As we passed ranch after ranch, farmhouse after farmhouse, and homestead after homestead, he seemed to know the story of every resident.
We came upon a farmhouse with more “No Trespassing” signs than I’ve ever seen in a single location, and Servinski says, “Oh that’s Tony’s place. He offered me some of his organic vegetables during one of my rides.”
Coming up to a junction in the road, I ask Servinski about hydrating during the heat of summer. “How do you bring enough water to get you through some of these rides?”
“It’s hard… I was actually out here looking for a place to bury a cooler where I could stash water for myself and guests.
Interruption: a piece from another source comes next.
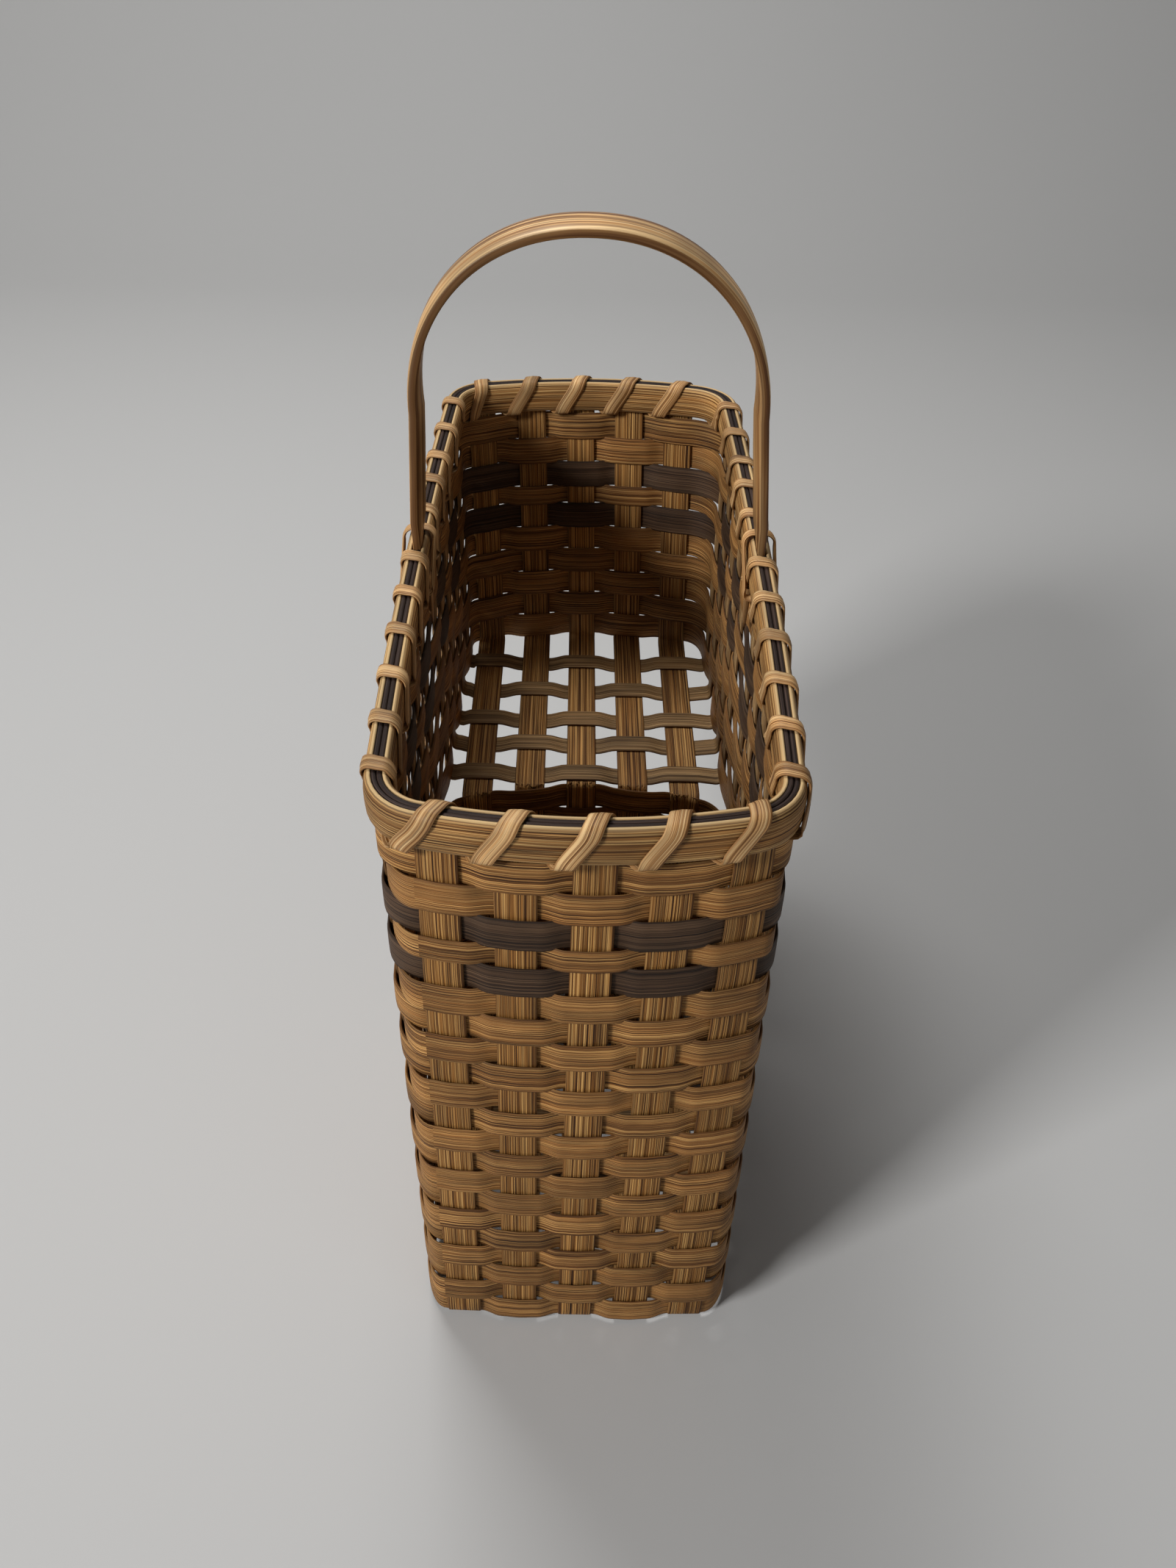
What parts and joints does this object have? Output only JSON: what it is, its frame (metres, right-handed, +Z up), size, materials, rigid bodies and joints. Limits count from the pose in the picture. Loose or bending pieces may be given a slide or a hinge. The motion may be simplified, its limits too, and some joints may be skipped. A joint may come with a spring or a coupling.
{
  "type": "woven stair basket",
  "caption": "Step-shaped basket of flat reed that stands on one stair and lies on the next, with a bound rim and a fixed bent-wood arch handle.",
  "frame": {"origin": "under the middle of the basket, on the stair that its deep end stands on", "axes": "+Z up, +Y from the deep end towards the shallow end, +X to the right seen from the deep end"},
  "size_m": [0.2008, 0.4728, 0.5484],
  "materials": {
    "stake_reed": "honey-brown flat reed, open straight grain, dull",
    "cross_stake_reed": "honey-brown flat reed, open straight grain, dull",
    "weaver_reed": "honey-brown flat reed with darker streaks, dull",
    "dyed_reed": "reed dyed dark grey-brown, dull, with faint streaks",
    "hoop_reed": "thick flat reed with pale cut edges",
    "filler_reed": "round reed dyed dark brown",
    "lashing_reed": "thin light reed, slightly glossy",
    "handle_wood": "stained bent wood, satin, with long grain"
  },
  "bodies": {
    "root": {"long_stake_1": "stake_reed", "long_stake_2": "stake_reed", "long_stake_3": "stake_reed", "long_stake_4": "stake_reed", "long_stake_5": "stake_reed", "cross_stake_01": "cross_stake_reed", "cross_stake_02": "cross_stake_reed", "cross_stake_03": "cross_stake_reed", "cross_stake_04": "cross_stake_reed", "cross_stake_05": "cross_stake_reed", "cross_stake_06": "cross_stake_reed", "cross_stake_07": "cross_stake_reed", "cross_stake_08": "cross_stake_reed", "cross_stake_09": "cross_stake_reed", "cross_stake_10": "cross_stake_reed", "cross_stake_11": "cross_stake_reed", "weaver_row_01": "weaver_reed", "weaver_row_02": "weaver_reed", "weaver_row_03": "dyed_reed", "weaver_row_04": "weaver_reed", "weaver_row_05": "dyed_reed", "weaver_row_06": "weaver_reed", "weaver_row_07": "weaver_reed", "weaver_row_08": "weaver_reed", "weaver_row_09": "weaver_reed", "weaver_row_10": "weaver_reed", "weaver_row_11": "weaver_reed", "weaver_row_12": "weaver_reed", "weaver_row_13": "weaver_reed", "weaver_row_14": "weaver_reed", "weaver_row_15": "weaver_reed", "weaver_row_16": "weaver_reed", "weaver_row_17": "weaver_reed", "weaver_row_18": "weaver_reed", "weaver_row_19": "weaver_reed", "weaver_row_20": "weaver_reed", "weaver_row_21": "weaver_reed", "rim_hoop_outer": "hoop_reed", "rim_hoop_inner": "hoop_reed", "rim_filler_near": "filler_reed", "rim_filler_far": "filler_reed", "rim_lashing": "lashing_reed", "handle": "handle_wood"}
  },
  "joints": []
}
Then Dennis from over there let me in on a secret.” Servinski was gesturing to yet another private property. “I was riding by one day and this guy offered me water from an artesian well on his property. It’s ice-cold, even in the heat of summer, and he told me my guests can stop by to fill up anytime.”
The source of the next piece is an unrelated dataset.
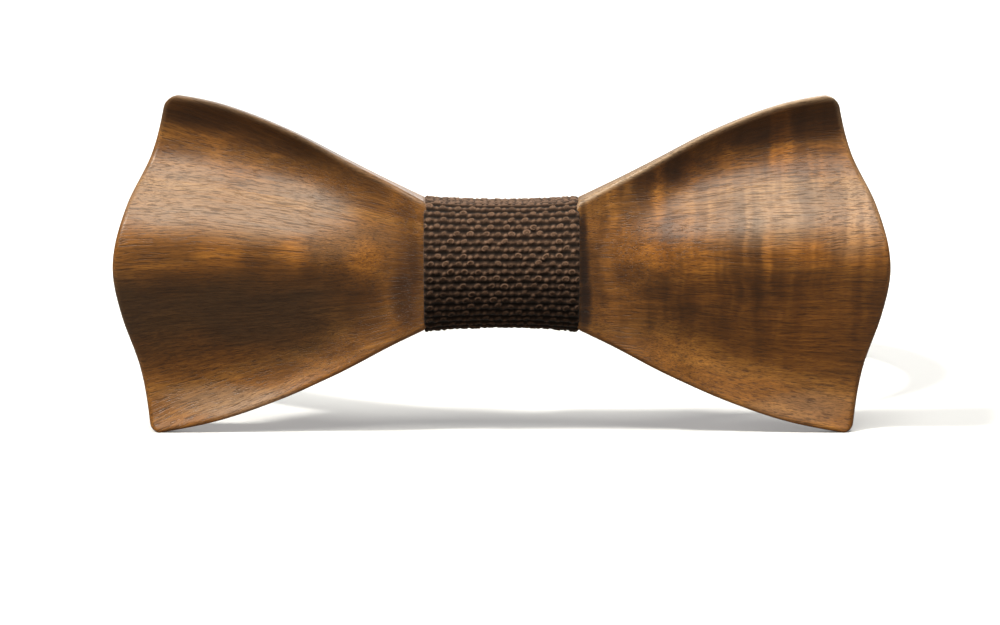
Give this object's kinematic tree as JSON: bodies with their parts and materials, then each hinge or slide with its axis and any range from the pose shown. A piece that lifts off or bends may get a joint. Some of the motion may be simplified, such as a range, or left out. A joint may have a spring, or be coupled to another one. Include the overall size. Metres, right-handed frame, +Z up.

Finally, there’s Robert, owner of the Sugar Shack, which is a fixture from Servinski’s Poutine Ride route. Robert is a loud, boisterous, friendly, French Canadian. He greets us, alongside his many dogs, loudly chastising Servinski for being lazy. See, usually, a poutine stop at the Sugar Shack comes as part of a ride well north of 100 km for Servinski. Robert isn’t impressed by Servinski’s winter riding mileage.
“Only 60 km...you lazy bugger!”
Yet, poutine was still had. A visit to the Sugar Shack is incomplete without.
Whether it’s 60 km in the winter, or mega-mileage 200+ km outings in the summer, Servinski is no stranger to the joy he finds when riding his bike. And he’s ready to share it with the world.
“BC is the gravel capital of the world, and Clinton is the mecca of it all,” he says.
And the Mayor of Gravel, a man of the people, is fighting to keep gravel riding fun, inclusive and friendly. Sure, if you’re looking for it, he’ll take you out for 200 km and attack you every step of the way. Like a boxer with no quit, he’ll go blow for blow on rides with almost 8,000 metres - yes, that’s right, 8,000 metres - of climbing.
But you need-not be intimidated by the Mayor of Gravel. He’s equally excited about the opportunity to ride with beginners, newbies and amateurs, giving them their first taste of riding on gravel with far more reasonable distances and routes. There's not an ounce of attitude or elitism in his body.
If you need any more convincing that the Mayor of Gravel is all about enabling fun for gravel riders without judgment, I’ll leave you with one more story.
I asked Servinski about the goggles he was wearing to fight back the brisk winter chill in the air.
“These biker bros started making fun of me for posting pictures with goggles on,” Servinski told me. “We get it, you crush IPAs, you have a dog, you drive a Toyota Tacoma, you have a tattoo… Yea, I’ve got ink too. It’s a bug bite on my arm. Gravel has no place for that bro-judgement here!”
Apologies to the IPA-loving dog owners who drive a Toyota Tacoma out there, but his point is that gravel riding is a judgement-free zone - the convergence of every discipline without any of the attitude. And Servinski wants to share it with the world.